Un film di due registi inglesi racconta la vita frugale e felice di un’etnia dell’arcipelago di Vanuatu, i cui membri si sono improvvisati attori per raccontare il loro mondo nella foresta
Auto, cellulari, denaro, vestiti… In ogni angolo del nostro pianeta globalizzato, al di là delle differenze culturali, si è imposto il modello consumistico occidentale. Ovunque, o quasi: esistono ancora alcune terre sperdute in cui prevale lo stile di vita indigeno, che fa la gioia degli antropologi. L’isola di Tanna, nell’arcipelago di Vanuatu, a nord est dell’Australia, è uno di questi. Il primo europeo a metterci piede è stato il capitano Cook nel 1774. Da allora, sono seguiti i missionari e negli anni Quaranta persino i militari americani.
Malgrado il turismo, che oggi arriva dappertutto, in una parte dell’isola esistono ancora popolazioni che hanno consapevolmente scelto di nutrirsi e vestirsi solo con quanto offre la foresta, allevando maiali e polli, cacciando con arco e frecce e vivendo in capanne di frasche. È la loro storia che due documentaristi inglesi, Bentley Dean e Martin Butler, hanno scelto di raccontare nel film Tanna, presentato a Venezia nel 2015, candidato agli Oscar 2017 per l’Australia e finalmente dallo scorso week-end distribuito nelle sale italiane.
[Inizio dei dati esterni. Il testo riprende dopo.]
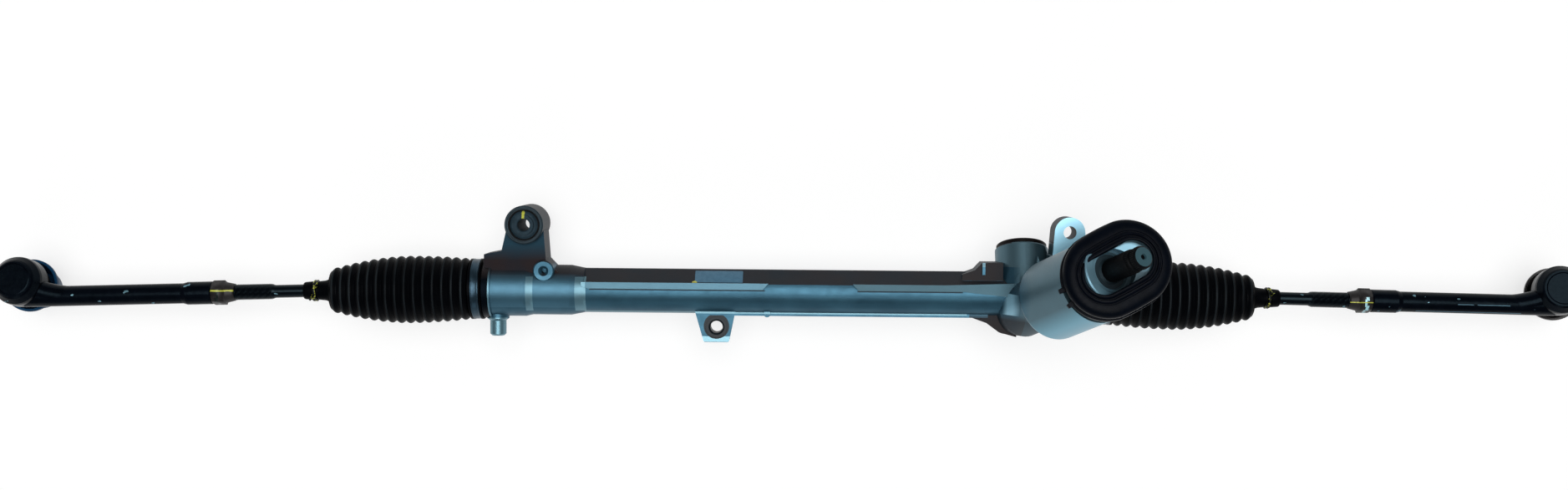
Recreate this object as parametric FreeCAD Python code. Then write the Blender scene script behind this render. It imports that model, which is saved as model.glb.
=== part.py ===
"""Manual rack-and-pinion steering gear with tie rods.

Millimetres, +Z up as the gear is seen from above, +X along the rack.
The pieces are modelled about the rack axis and then moved so that the
left mounting bore is the origin.
"""
import FreeCAD, Part
import math
import os

Vector = FreeCAD.Vector

# Fits
slide_gap = 0.05
static_gap = 0.02
soft_gap = 0.3

# Rack bar, straight ahead, between the two mouths of the housing
rack_centre = 7.0
mouth_distance = 276.5
left_mouth = rack_centre - mouth_distance
right_mouth = rack_centre + mouth_distance
rack_radius = 12.0
rack_travel = 68.0
ball_overhang = 46.5
ball_distance = mouth_distance + ball_overhang
stop_gap = 2.0

# Rack and pinion teeth
rack_pitch = 5.925
pressure_angle = 20.0
pinion_teeth = 7
profile_shift = 0.5
flank_backlash = 0.1
tooth_addendum = 0.9
tooth_dedendum = 1.25
pinion_tip_radius = 9.7
pinion_face = 28.0
shaft_spread = 14.0

# Where the pinion and the yoke cross the rack
mesh_x = right_mouth - 76.5
pinion_lean = 26.0
yoke_tilt = 21.0

# Housing along the rack
cuff_length = 12.0
spigot_radius = 21.5
socket_bore = 18.5
tube_radius = 19.2
tube_bore = 14.5
sleeve_radius = 23.0
lip_radius = 24.6
lip_width = 7.0
second_sleeve_radius = 21.6
sleeve_step = left_mouth + 47.5
tube_start = left_mouth + 98.5
tube_end = mesh_x - 12.0
mesh_body_radius = 25.0
facet_distance = 16.8
facet_angle = 52.0
draft_step = 6.0

# Left mounting ear and its rubber bush
ear_x = left_mouth + 48.0
ear_y = 56.7
ear_boss_radius = 16.5
ear_recess = 1.5
ear_low = -25.0
ear_high = 22.0
bush_radius = 13.3
bush_shell_wall = 1.2
bush_sleeve_radius = 8.4
mount_bolt_radius = 5.3
bush_overhang = 1.5

# Right mounting lug
lug_x = right_mouth - 40.5
lug_y = 54.5
lug_radius = 13.0
lug_low = -4.0
lug_high = 22.0
lug_bolt_radius = 5.5

# Lower lug on the tube, small boss and locating peg
tube_lug_x = -57.5
tube_lug_y = -30.5
tube_lug_end = 12.8
tube_lug_half = 9.0
tube_lug_bore = 5.3
spot_face_radius = 9.5
clip_boss_x = left_mouth + 64.5
clip_boss_y = 17.5
clip_boss_radius = 9.0
clip_boss_top = 20.0
clip_hole_radius = 2.2
clip_hole_depth = 12.0
peg_x = left_mouth + 22.9
peg_radius = 7.0
peg_length = 40.0
peg_root_radius = 9.5
peg_root_length = 27.0

# Ribs along the tube
rib_top = 20.7
rib_break_start = -18.0
rib_break_end = 59.0
rib_inner_y = 3.0
rib_outer_y = 8.5
fin_y = -20.4
fin_top = 8.0
gusset_start = mesh_x - 54.0
gusset_y = 27.5

# Pinion tower, measured along the pinion axis from the mesh point
tower_bottom = -36.0
tower_foot_radius = 14.0
tower_waist_radius = 23.5
tower_large_start = 42.0
tower_large_radius = 34.0
tower_offset = 3.0
tower_edge_round = 5.0
tower_top = 106.0
tower_bore = 26.0
tower_bore_start = 50.0
pinion_chamber = 11.5
cover_plug_depth = 9.0
cover_flange_radius = 30.0
cover_flange = 3.0
neck_radius = 25.0
neck_top = 130.0
cover_bore = 12.5

# Pinion shaft
journal_radius = 5.5
journal_length = 12.0
lower_bush_radius = 8.0
bearing_start = 20.0
bearing_width = 10.0
bearing_outer = 17.5
bearing_inner = 8.5
bearing_shoulder = 0.7
bearing_ball_count = 10
race_wall = 2.3
race_groove = 0.6
shaft_radius = 9.8
seal_land_radius = 9.2
seal_land_end = 131.0
spline_start = 158.0
spline_radius = 8.8
shaft_end = 171.7
shaft_centre_hole = 2.5
clamp_groove_depth = 1.2
clamp_groove_width = 4.0
oil_seal_radius = 17.5
oil_seal_width = 7.0
clip_thickness = 1.5

# Yoke
yoke_radius = 17.0
yoke_back = 27.0
yoke_liner = 0.75
yoke_boss_radius = 23.0
yoke_boss_length = 41.0
plug_radius = 18.2
plug_start = 30.0
plug_socket_across = 14.0
yoke_cap_height = 3.5
yoke_cap_rim = 1.3
spring_radius = 7.0
spring_wire = 1.3
spring_turns = 2.5
ring_section = 1.2

# Rack bush in the left sleeve
rack_bush_radius = 15.2
rack_bush_start = left_mouth + 63.5
rack_bush_length = 20.0

# Rubber seal against the dash panel
seal_x = mesh_x + 58.0
seal_y = 30.5
seal_z = 115.0
seal_tilt = 15.0
seal_turn = 38.0
seal_reach = 8.5
seal_radius = 38.5
seal_base = 5.0
seal_groove = 4.0
seal_ridge = 4.0
seal_lip = 7.0
seal_half_depth = 10.0
seal_groove_depth = 3.0
seal_mouth_radius = 23.0
dish_low = -3.0
dish_high = -1.0

# Inner ball joint, from the ball centre outwards
inner_ball_radius = 12.0
inner_seat_wall = 1.5
socket_radius = 16.5
socket_back = 25.0
socket_mouth = 6.0
socket_shank_radius = 7.0
socket_shank_length = 16.0
socket_flat_across = 29.0
socket_flat_length = 12.0
seat_mouth = 2.5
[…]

La trama è ispirata a un evento realmente accaduto. Nel 1987, due giovani innamorati hanno sfidato le consuetudini tribali, che prevedevano i matrimoni combinati per stringere alleanze. Il loro atto di insubordinazione è sfociato in tragedia, ma da allora le popolazioni di Tanna hanno ammesso nel kastom – il sistema di leggi, credenze, danze che regola la loro vita sociale da secoli – le nozze per amore. Nel film, il legame fra i due giovani Wawa e Dain si scontra con il tentativo del capo villaggio di ristabilire la pace fra gli abitanti di Yakel e la tribù rivale degli Imedin. Wawa deve sposare uno di loro: il rito della pace sarà sancito dal gesto di seppellire la clava e da uno scambio di maiali e di kava, una pianta importante nella vita spirituale di queste genti. Ma i due innamorati si danno alla fuga.
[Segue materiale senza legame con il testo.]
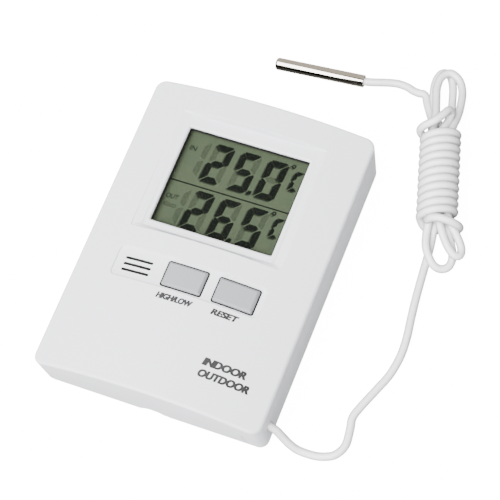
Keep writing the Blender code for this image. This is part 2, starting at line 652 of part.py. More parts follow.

La pellicola merita di essere vista non solo per la storia d’amore, che commuove per sincerità e innocenza. È un affresco corale sullo stile di vita di una popolazione che nel XXI secolo ha trovato la sua strada per la felicità in una vita semplice e frugale, caratterizzata da forti legami comunitari. «Vogliamo dire al mondo che siamo i più felici della Terra, che viviamo in pace e in armonia», ha commentato il capo tribù Yakel, che è uno degli attori di Tanna, nella parte di se stesso.
I retroscena del film sono particolarmente interessanti. Quando Dean e Butler hanno contattato la gente di Yakel, nessuno di loro sapeva cosa fosse una realizzazione cinematografica. «Il primo film che abbiamo visto in vita nostra è quello che abbiamo interpretato», ha dichiarato il capo tribù. I due inglesi sono rimasti per sette mesi nella foresta con loro e si sono ambientati grazie all’aiuto di Jimmy Joseph Nako, un indigeno originario di un villaggio vicino, che ha fatto da traduttore e mediatore culturale. In un film in cui la sceneggiatura è stata spesso frutto di discussione e confronto con gli indigeni, la comunicazione ha avuto un ruolo fondamentale.
Gli attori non sono professionisti e alcune riprese hanno suscitato imbarazzo, come ricordano i due registi. Un esempio? Per il ruolo di Dain è stato scelto uno dei giovani più belli del villaggio. Durante le riprese, l’uomo era spaventato dall’idea di compiere gesti affettuosi con una donna in pubblico – anche se per finzione – perché nella mentalità locale è tabù. Poi si è lasciato convincere, una fortuna per le sorti del film.
Oltre alla gente di Yakel, grande protagonista di Tanna è la natura, ricca di luoghi sacri e di divieti, ma nel contempo generosa e accogliente. Non a caso, il vulcano attivo Yahul (il monte Yasur) è concepito come lo spirito madre dell’isola, il luogo dove lo sciamano ricava i suoi responsi e la sua forza. Un’ultima perla: il film non è doppiato ma sottotitolato, consentendo allo spettatore di godersi la musicalità della lingua nauvhal di Yakel, una delle duecento fra lingue e dialetti che si trovano a Vanuatu e che fanno dell’arcipelago uno scrigno di diversità linguistica.